In US-traded grains, including the soy complex, hedge funds turned bullish at the fastest rate since April top lift their net long above 300,000 lots for the first time in six months, spurred by concerns over the dent to Argentine row crop prospects after heavy rains.

However, with Argentine weather fears now easing - MDA said that "drier weather in central crop areas is allowing wetness concerns to ease a bit" – investors flagged doubts over speculators' willingness to extend bullish bets.

On soybeans, for instance, broker Benson Quinn Commodities said that the "big increase in the fund long" as revealed by the Commodity Futures Trading Commission data "could prove bearish" for futures.

And, indeed, the latest investors to go long in the grains complex are already looking at modest losses, with prices, as measured by the Bcom grains index, down nearly 3% over the past week.

'Does look supportive'

The one grains contract on which many brokers were more bullish, given the hedge fund data, was Chicago wheat, in which managed money, contrary to its enthusiasm for other grains, raised its net short in futures and options in the week to last Tuesday.

Speculators' net longs in Chicago grains, Jan 24 (change on week)

Soybeans: 176,410, (+44,888)

Soyoil: 95,905, (+10,622)

Soymeal: 68,385, (+18,889)

Kansas wheat: 27,894 (+985)

Corn: 20,898, (+72,283)

Chicago wheat: -88,699, (-3,682)

Sources: Agrimoney.com, CFTC

"The increase in Chicago wheat short… does look supportive" to price prospects, Benson Quinn Commodities.

At Commonwealth Bank of Australia, Tobin Gorey termed the net short in Chicago wheat the "one caveat" to a bearish call on grain prices.

"Investors have cut this [net short] position at times during January.
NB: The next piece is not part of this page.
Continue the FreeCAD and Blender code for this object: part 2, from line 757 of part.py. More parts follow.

Should investors want to cut that position further then prices might get another boost."

Cocoa shorts in profit

Among New York-traded soft commodities, hedge funds made a modest addition to their net long in raw sugar, of 3,501 contracts to 165,131 lots, although Marex Spectron said that this "relative stability may imply that they are not in a hurry to rebuild their old longs".

Speculators' net longs in New York softs, Jan 24, (change on week)
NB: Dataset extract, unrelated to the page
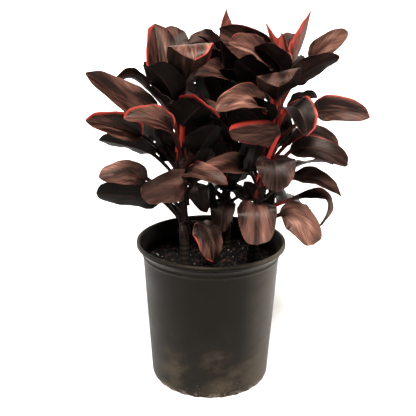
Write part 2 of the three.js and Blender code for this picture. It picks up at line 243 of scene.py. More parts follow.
leaf = {
    "rowsInFront": 84,
    "rowsBehind": 56,
    "across": 16,
    "stalkShare": 0.28,  # of the rows
    "stalkThickness": 2.6,
    "bladeThickness": 0.9,
    "rootHalfWidth": 12,
    "rootLength": 0.65,  # of the stalk, where its clasping root narrows
    "stalkHalfWidth": 5.5,
    "stalkFold": 40,
    "stalkCurl": 25,
    "openBy": 0.3,  # of the blade, where the stalk's channel has opened out
    "climb": 0.42,
    "rollFrom": -0.8,
    "rollOver": 1.1,
    "baseTaper": 0.95,
    "tipTaper": 0.42,
    "outlineSkew": 0.92,
    "pointFrom": 0.92,
    "bluntPointFrom": 0.975,
    "pointCurve": 1.25,
    "tipHalfWidth": 0.9,
    "waves": 2.5,
    "ripples": 37,
    "ripple": 0.45,
    "groove": 0.7,
    "grooveWidth": 1.6,
    "fainterBlush": 0.3,  # on the other margin
}

# What the leaves of each kind share
frontLeaf = {"wave": 1.5}
backLeaf = {"curl": 0, "lip": 0, "arch": 8, "wave": 2}
youngLeaf = {
    "reach": 12,
    "roll": 0,
    "curl": 15,
    "lip": 0,
    "arch": 0,
    "wave": 0.6,
    "tipTaper": 1,
    "tone": 0.46,
    "blush": 0.95,
    "redness": 0.8,
}
youngAboveCrown = 8.3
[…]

Raw sugar: 165,131, (+3,501)

Cotton: 87,341, (+2,706)

Arabica coffee: 25,741, (+3,578)

Cocoa: -16,486, (-12,562)

Sources: Agrimoney.com, CFTC

The net long in raw sugar in October hit a record high of more than 286,000 lots.
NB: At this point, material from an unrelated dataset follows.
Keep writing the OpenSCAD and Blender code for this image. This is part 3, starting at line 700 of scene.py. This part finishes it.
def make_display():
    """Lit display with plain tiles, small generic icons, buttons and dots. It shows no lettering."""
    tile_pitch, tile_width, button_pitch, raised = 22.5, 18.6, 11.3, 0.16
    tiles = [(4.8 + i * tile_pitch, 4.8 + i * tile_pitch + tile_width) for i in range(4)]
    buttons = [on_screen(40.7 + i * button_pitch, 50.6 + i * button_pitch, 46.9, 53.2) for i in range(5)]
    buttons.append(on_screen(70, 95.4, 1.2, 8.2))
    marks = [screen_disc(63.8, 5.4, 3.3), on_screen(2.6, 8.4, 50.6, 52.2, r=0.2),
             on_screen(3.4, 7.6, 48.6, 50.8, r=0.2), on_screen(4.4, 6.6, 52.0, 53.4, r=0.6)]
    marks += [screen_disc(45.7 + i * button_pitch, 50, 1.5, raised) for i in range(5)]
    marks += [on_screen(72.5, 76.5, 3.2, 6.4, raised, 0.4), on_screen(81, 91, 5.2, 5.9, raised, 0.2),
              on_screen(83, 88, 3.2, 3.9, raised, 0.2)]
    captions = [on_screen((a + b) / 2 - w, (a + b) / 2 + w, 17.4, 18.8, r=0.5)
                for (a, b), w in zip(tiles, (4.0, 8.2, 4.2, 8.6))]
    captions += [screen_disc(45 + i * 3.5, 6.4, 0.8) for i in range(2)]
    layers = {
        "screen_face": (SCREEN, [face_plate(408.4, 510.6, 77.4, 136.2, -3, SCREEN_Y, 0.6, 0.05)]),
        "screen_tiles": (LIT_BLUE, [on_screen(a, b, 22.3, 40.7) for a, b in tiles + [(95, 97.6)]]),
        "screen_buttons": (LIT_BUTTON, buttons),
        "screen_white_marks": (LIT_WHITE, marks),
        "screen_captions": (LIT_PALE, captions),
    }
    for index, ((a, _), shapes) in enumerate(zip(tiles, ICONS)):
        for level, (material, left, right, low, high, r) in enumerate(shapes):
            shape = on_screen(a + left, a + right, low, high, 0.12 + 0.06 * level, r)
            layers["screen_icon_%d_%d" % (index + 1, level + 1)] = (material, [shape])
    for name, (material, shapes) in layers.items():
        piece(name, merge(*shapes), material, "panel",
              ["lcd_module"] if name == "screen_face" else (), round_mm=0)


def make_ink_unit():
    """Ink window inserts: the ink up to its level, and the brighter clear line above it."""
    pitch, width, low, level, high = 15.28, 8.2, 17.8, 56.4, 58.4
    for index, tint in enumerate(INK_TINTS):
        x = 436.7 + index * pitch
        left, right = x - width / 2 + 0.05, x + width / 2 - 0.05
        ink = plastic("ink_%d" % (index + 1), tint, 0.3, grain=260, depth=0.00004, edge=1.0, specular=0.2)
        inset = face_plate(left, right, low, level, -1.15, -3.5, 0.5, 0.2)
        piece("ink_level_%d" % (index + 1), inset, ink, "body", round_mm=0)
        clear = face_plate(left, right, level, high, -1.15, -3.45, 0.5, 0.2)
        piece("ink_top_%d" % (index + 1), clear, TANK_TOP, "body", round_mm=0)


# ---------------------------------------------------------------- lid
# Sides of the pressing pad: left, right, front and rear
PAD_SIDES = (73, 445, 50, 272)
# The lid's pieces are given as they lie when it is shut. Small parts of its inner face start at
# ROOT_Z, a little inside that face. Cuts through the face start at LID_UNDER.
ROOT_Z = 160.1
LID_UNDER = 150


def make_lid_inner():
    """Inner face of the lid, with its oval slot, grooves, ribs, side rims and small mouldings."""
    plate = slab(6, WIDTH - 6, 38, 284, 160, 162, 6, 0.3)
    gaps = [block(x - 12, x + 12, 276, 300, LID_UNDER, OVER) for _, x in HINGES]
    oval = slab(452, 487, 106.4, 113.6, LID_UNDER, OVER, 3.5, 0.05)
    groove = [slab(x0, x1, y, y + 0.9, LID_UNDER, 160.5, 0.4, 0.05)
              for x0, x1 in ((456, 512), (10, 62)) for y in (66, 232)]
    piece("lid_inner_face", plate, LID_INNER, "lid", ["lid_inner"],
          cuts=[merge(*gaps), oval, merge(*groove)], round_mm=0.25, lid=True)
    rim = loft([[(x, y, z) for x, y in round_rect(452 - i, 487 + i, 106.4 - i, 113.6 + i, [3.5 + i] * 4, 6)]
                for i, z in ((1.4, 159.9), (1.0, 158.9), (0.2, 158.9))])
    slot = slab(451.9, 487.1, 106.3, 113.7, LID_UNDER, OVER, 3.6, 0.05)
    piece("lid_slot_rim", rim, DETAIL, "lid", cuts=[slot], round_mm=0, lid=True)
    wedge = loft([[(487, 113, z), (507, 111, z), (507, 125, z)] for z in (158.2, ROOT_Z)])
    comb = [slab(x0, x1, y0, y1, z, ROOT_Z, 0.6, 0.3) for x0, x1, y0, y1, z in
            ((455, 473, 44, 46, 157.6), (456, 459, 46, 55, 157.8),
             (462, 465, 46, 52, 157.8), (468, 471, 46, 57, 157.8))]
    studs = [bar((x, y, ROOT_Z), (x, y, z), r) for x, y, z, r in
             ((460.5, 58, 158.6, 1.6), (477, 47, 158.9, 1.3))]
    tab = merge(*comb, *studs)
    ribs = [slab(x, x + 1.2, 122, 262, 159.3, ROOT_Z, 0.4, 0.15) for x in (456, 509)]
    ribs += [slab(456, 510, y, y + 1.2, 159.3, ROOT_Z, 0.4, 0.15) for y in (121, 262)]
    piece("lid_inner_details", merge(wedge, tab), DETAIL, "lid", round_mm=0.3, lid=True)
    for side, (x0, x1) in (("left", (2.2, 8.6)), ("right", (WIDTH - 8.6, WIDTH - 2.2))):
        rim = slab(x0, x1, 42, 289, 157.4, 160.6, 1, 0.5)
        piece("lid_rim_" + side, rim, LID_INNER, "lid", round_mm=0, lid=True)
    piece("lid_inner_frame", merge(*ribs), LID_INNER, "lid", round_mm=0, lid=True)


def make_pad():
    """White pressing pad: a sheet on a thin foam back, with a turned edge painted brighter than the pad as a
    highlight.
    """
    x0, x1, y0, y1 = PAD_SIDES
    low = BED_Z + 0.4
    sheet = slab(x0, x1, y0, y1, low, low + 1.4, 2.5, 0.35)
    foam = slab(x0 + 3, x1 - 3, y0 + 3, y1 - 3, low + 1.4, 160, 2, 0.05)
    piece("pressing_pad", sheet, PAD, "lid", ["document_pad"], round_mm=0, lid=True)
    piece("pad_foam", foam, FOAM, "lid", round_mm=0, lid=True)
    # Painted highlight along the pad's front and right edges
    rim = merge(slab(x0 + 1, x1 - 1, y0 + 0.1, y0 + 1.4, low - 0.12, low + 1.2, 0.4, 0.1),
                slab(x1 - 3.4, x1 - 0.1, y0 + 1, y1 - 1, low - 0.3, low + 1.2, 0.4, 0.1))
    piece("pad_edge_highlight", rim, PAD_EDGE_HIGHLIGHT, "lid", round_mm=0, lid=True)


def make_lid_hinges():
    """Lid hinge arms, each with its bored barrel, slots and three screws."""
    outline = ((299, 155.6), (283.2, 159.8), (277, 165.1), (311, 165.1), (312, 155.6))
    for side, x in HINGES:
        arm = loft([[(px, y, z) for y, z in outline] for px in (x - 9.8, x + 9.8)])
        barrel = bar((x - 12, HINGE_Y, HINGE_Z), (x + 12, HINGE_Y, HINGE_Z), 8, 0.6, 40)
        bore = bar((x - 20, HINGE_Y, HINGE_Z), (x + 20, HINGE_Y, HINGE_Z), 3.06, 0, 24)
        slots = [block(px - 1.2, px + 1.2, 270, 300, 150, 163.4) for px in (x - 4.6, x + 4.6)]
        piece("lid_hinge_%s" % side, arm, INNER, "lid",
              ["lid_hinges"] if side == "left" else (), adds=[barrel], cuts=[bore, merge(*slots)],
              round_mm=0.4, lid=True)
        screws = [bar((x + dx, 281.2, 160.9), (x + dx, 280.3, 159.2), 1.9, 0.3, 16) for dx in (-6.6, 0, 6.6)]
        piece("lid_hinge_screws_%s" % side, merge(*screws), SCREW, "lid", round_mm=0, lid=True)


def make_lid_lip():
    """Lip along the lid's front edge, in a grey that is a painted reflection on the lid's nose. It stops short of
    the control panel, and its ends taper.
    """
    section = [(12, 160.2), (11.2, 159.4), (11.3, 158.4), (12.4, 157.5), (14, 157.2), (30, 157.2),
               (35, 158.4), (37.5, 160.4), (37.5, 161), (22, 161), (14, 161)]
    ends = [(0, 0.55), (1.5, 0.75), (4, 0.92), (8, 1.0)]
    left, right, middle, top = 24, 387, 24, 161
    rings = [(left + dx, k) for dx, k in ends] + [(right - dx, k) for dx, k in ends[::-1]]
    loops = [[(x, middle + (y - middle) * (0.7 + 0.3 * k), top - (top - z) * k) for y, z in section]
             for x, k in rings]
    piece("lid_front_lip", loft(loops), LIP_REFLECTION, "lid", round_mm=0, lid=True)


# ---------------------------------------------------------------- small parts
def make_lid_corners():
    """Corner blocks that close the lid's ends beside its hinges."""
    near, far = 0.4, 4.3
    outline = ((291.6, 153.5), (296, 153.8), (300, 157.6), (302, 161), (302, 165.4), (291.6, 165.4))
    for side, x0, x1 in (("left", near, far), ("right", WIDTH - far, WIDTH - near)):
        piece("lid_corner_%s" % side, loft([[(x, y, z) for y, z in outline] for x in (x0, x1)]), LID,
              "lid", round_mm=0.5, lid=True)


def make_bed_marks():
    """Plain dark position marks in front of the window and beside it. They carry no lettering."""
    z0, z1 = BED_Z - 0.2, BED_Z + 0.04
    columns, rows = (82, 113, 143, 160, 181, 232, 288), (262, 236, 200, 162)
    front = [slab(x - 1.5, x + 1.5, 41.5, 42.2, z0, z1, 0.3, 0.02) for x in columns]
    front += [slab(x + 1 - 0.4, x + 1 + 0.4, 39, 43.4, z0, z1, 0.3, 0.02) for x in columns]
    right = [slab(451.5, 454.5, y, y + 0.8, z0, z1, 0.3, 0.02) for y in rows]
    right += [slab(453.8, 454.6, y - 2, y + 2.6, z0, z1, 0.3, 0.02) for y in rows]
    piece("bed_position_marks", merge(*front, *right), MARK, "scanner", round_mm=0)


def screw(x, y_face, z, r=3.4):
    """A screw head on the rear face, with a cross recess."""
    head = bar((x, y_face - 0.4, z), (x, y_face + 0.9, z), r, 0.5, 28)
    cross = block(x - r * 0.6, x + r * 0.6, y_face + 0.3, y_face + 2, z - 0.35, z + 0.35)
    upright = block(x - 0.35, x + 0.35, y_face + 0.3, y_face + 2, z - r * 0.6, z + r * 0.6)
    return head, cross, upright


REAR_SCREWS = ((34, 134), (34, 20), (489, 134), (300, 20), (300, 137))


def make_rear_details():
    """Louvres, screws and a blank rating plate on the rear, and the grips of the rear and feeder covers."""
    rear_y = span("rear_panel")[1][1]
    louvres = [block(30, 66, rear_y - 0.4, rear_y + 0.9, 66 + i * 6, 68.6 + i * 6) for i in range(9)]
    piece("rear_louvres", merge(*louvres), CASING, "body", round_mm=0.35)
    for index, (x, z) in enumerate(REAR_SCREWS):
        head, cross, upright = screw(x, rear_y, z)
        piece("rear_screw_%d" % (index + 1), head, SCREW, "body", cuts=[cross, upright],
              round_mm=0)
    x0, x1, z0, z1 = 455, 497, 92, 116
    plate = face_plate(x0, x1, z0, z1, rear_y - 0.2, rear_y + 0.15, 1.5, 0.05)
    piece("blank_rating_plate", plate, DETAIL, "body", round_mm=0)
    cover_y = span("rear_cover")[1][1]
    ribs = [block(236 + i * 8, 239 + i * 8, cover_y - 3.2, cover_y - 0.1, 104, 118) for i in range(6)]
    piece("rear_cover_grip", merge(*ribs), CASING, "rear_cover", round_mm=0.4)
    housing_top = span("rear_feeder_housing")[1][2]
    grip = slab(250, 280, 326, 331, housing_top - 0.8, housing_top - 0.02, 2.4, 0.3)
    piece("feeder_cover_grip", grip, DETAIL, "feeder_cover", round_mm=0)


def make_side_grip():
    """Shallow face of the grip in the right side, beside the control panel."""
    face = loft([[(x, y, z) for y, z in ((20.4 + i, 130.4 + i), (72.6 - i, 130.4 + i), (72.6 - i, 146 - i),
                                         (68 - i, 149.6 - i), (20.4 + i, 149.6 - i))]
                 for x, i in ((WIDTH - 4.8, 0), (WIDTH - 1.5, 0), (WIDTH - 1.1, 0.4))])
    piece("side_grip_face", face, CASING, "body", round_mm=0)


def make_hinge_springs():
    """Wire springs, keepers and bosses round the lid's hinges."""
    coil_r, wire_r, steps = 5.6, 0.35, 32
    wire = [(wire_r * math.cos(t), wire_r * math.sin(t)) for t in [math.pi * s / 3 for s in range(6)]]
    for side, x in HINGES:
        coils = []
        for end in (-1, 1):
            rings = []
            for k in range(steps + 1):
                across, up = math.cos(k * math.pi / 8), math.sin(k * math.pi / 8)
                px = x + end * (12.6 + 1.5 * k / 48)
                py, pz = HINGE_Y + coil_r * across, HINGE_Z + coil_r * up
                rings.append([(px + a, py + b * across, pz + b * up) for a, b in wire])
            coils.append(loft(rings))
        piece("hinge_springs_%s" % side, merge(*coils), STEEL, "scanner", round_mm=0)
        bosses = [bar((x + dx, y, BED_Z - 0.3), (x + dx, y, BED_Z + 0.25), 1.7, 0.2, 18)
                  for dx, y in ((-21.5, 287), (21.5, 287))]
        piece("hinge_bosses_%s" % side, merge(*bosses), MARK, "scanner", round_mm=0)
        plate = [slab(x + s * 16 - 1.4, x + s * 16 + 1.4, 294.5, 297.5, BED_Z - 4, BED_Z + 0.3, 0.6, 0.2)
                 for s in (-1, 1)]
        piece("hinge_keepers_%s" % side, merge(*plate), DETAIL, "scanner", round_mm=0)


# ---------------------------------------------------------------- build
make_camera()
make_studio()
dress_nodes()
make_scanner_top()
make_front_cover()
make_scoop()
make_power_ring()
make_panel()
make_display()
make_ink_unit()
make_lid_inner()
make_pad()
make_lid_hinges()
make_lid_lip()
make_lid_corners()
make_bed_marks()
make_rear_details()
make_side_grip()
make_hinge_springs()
However, in cocoa, managed money hiked its net short in the latest week to 16,486 contracts, the highest since April 2012, amid worries over demand, after processing volume data for both Europe and North America for the October-to-December period fell short of market expectations.

Short betting on cocoa has been a profitable strategy for hedge funds, with futures in 2017 extending a decline which began late in 2015.

On Friday, futures hit their lowest in nearly four years, undermined by an International Cocoa Organization assessment that the world cocoa production deficit n 2015-16 was smaller than the 150,000 tonnes that had been thought.

Bull run in cattle

In the Chicago-traded livestock complex, hedge funds extended their net long above 175,000 lots for the first time in more than two years, driven in particular by upbeat sentiment on cattle prices.

Speculators' net longs in Chicago livestock, Jan 24, (change on week)

Live cattle: 109,275, (+3,737)

Lean hogs: 55,824, (-1,103)

Feeder cattle: 10,033, (+2,041)

Sources: Agrimoney.com, CFTC

Managed money raised its net long in live cattle futures for an 11

th successive week, the longest such streak on records going back to 2006.

The revival in cattle prices has lifted feedlots back into the black "for the first time in several months", Paragon Economics and Steiner Consulting said.

Official data on Friday showed feedlots hiking by 18.0% year on year their December buy-ins of young cattle for fattening up.